Cinquante-cinq ans plus tard, je retrouvais Madame Sugihara au Japon. Elle me dit qu’elle n’avait jamais oublié cette soirée à notre domicile. De fait, cela avait été leur premier contact avec les Juifs.

Quand la seconde Guerre Mondiale éclata, M. et Mme Sugihara furent confrontés à l’horreur. Les réfugiés qui avaient réussi à fuir la Pologne racontaient les terribles traitements que les Nazis faisaient subir aux Juifs. Les Juifs lituaniens avaient du mal à les croire, mais la seule frontière ouverte restait l’Union Soviétique : seules les personnes munies de visas pour d’autres pays étaient autorisées à transiter par l’U.R.S.S.

Bien que le Japon fût officiellement allié au régime nazi, le consul décida de braver les ordres de son Ministère, de risquer sa carrière, de trahir le principe d’obéissance aux ordres auquel il avait été habitué. Il déclara par la suite : «J’ai peut-être désobéi au gouvernement, mais sinon, j’aurais désobéi à D.ieu».

Se souvenant de l’atmosphère si particulière d’une certaine soirée de ‘Hanouccah, des gâteaux et desserts si gentiment offerts par la famille Ganor, les Sugihara décidèrent d’aider les Juifs. Hanté par un vieux proverbe samouraï : «Même le chasseur ne peut pas tuer l’oiseau qui se réfugie chez lui», le Consul délivra des milliers de visas, qu’il écrivait à la main puis tamponnait durant des heures ; exactement durant vingt-neuf jours, il oeuvra pour le bien de ces réfugiés qui faisaient la queue devant son consulat. Grâce à lui et son épouse, 40.000 Juifs purent traverser l’U.R.S.S. et trouver refuge au Japon, échappant ainsi à la Shoah.

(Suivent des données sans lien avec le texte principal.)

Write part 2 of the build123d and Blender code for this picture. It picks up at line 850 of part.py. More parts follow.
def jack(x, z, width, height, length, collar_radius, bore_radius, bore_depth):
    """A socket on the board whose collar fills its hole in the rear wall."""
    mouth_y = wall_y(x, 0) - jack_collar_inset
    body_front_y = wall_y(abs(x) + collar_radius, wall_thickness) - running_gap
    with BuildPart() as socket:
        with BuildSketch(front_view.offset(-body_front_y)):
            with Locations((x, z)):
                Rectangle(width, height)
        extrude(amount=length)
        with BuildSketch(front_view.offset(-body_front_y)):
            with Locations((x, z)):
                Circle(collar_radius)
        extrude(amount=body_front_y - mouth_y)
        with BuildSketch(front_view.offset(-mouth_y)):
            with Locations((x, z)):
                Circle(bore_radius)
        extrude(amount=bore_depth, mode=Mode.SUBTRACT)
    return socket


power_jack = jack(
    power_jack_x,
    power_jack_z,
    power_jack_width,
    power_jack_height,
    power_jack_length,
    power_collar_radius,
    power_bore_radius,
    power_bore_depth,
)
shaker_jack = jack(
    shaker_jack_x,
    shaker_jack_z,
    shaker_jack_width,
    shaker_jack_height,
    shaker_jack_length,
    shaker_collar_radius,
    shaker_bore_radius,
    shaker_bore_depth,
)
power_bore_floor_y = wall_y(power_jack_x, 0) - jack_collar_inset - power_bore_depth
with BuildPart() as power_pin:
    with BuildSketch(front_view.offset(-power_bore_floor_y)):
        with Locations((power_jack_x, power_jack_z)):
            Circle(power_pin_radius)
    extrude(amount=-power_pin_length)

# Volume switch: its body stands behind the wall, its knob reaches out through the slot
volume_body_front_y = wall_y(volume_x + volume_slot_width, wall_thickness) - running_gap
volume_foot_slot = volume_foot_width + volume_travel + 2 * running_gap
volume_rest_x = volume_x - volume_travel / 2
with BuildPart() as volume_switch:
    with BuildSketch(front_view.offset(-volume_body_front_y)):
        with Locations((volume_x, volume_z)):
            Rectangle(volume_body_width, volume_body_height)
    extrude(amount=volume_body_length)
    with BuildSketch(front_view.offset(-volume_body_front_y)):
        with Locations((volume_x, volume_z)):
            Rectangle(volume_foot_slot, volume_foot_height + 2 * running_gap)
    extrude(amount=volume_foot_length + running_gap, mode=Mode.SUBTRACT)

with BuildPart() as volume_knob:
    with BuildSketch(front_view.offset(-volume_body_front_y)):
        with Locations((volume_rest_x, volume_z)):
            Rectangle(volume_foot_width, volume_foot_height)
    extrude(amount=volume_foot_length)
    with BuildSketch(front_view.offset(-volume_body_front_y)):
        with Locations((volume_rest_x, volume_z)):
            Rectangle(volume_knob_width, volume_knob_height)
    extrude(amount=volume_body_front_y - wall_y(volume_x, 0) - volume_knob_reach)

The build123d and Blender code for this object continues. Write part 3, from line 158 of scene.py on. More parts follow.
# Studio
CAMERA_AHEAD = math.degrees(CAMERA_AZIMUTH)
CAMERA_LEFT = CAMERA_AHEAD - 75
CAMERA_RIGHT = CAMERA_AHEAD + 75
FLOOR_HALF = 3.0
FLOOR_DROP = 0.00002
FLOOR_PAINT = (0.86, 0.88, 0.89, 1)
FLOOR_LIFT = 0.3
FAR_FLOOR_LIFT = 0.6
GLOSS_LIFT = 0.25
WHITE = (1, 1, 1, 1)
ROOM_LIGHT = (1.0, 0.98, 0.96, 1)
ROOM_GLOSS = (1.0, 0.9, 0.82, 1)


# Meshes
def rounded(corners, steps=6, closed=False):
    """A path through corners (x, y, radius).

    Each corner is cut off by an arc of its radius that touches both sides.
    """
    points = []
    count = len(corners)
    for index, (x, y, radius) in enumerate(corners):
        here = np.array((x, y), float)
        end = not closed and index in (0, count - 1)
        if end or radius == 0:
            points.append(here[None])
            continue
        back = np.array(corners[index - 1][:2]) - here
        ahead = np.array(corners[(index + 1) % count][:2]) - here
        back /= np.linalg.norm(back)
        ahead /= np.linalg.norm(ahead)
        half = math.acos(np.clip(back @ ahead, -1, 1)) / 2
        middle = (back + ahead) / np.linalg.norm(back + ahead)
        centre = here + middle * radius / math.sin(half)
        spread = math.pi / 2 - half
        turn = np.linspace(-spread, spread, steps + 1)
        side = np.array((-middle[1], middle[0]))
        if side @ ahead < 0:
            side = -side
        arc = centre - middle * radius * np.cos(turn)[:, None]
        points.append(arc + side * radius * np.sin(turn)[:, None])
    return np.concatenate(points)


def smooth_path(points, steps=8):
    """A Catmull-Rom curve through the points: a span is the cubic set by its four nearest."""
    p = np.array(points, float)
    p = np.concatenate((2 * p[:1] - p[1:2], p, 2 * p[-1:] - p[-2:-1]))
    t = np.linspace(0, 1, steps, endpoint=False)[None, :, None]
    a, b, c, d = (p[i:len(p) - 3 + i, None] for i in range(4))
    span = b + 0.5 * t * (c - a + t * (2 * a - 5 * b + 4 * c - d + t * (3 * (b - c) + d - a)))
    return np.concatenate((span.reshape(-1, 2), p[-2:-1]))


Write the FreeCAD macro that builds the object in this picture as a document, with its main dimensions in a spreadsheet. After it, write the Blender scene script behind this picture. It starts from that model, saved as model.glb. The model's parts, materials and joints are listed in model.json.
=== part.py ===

Pour ma famille, il n’y eut pratiquement pas de miracle. Seuls mon père et moi-même avons survécu à deux ans passés au ghetto et deux autres dans les camps d’extermination. Mais pour 40.000 «survivants de Sugihara», le miracle avait commencé à ‘Hanouccah 1939.

Chaque année, depuis ma libération de Dachau, j’allume une bougie supplémentaire en l’honneur de M. Sugihara, Juste parmi les Nations.